All my life I have never understood prejudice. I have never understood the act of hating someone simply because they are different. Racism? Nope, don't get it. Anti-Semitism? Well, being that my mother was Jewish and I was raised celebrating both Jewish and Christian holidays that would be a "No" as well. Don't get it. Gender discrimination? One of my pet peeves. Having my period once a month is enough to prove I can handle just as much pain as a man can. And yes, men can cook...and clean...and be good with children. Most of them can do it better that I can. Crazy. I know. Hating people for they're sexuality...I have a lot of gay friends, and I'm bisexual so you figure that one out. Basically, I just flat out did not understand discrimination when I was growing up. I would see it. I would see people with different colored skin acting nasty to each other. I would see overweight people having a hard time finding cute clothes. I would see people avoid the mentally handicapped like the plague. I would see pictures of girls wearing hardly any clothes on the cover of every magazine, yet found nothing that objectified men in the same way. When I was 8 my family and I came back from a trip to Disney World to find our house covered in spray paint graffiti saying "Fuck Jews!" "Go Home Jews!" and drawings of swastikas all over our house. It was right there in front of me, but still, I didn't get. And I didn't want to get it.

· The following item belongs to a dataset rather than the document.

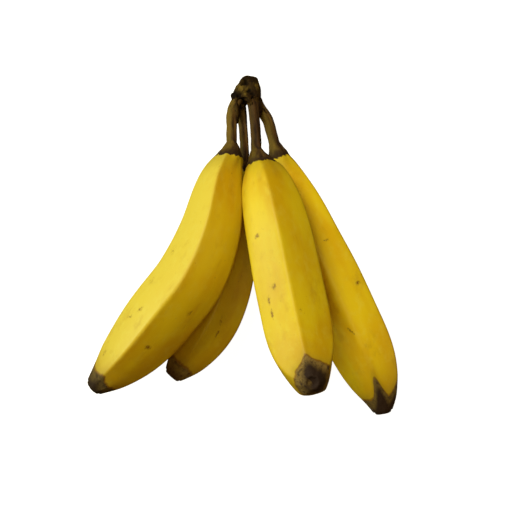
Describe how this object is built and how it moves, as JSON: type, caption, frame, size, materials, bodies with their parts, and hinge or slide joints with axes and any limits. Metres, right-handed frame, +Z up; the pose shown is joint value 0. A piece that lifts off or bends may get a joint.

I figured that whoever filled up the emptiness of their lives with pointless, bitter hate didn't deserve to be understood.
Ironically that's where my own prejudice stemmed from. My parents were never very clear or forceful about which religion they wanted my brother and me to follow, because they didn't really believe in it themselves. They believed in God, believed that something was watching over us, believed that though we had control in our own lives, sometimes life was just in fate's hands. But we never went to church or temple except for weddings and funerals. We just celebrated a few Jewish and Christian holidays. And while I appreciated the freedom of this, as I grew older, I found myself lost. My mother died when I was 13 years old. When she was alive it was more than enough for her and my dad to say that God was watching over us. It didn't matter which God, just so long as something good was out there. But when my mom died that left me bitter and questioning everything I had ever known. I suddenly felt that if there were a god he/she would never have let this happen. So I numbed myself and told myself that I believed in nothing. In the meantime, I met many Christians, who strongly opposed my viewpoints, such as Pro-choice or just being a Jew. Their opinions and beliefs were often thrust upon me, which I didn't appreciate, but went along with for a while because I didn't know what else to do. I went to a few of their youth groups but instantly felt even more lost and out of place than I had before. This was not what I was searching for either. I realized that I didn't believe in nothing, and I definitely wasn't a true Christian either. I mean people kept telling me that I was responsible for killing their lord some thousand years ago. Mean while I was about 15, I wasn't interested in killing anybody, at this point in my life I just wanted to read my teen magazines, dream of becoming a wildly famous pop-star and hopefully find out just what the Hell I was looking for.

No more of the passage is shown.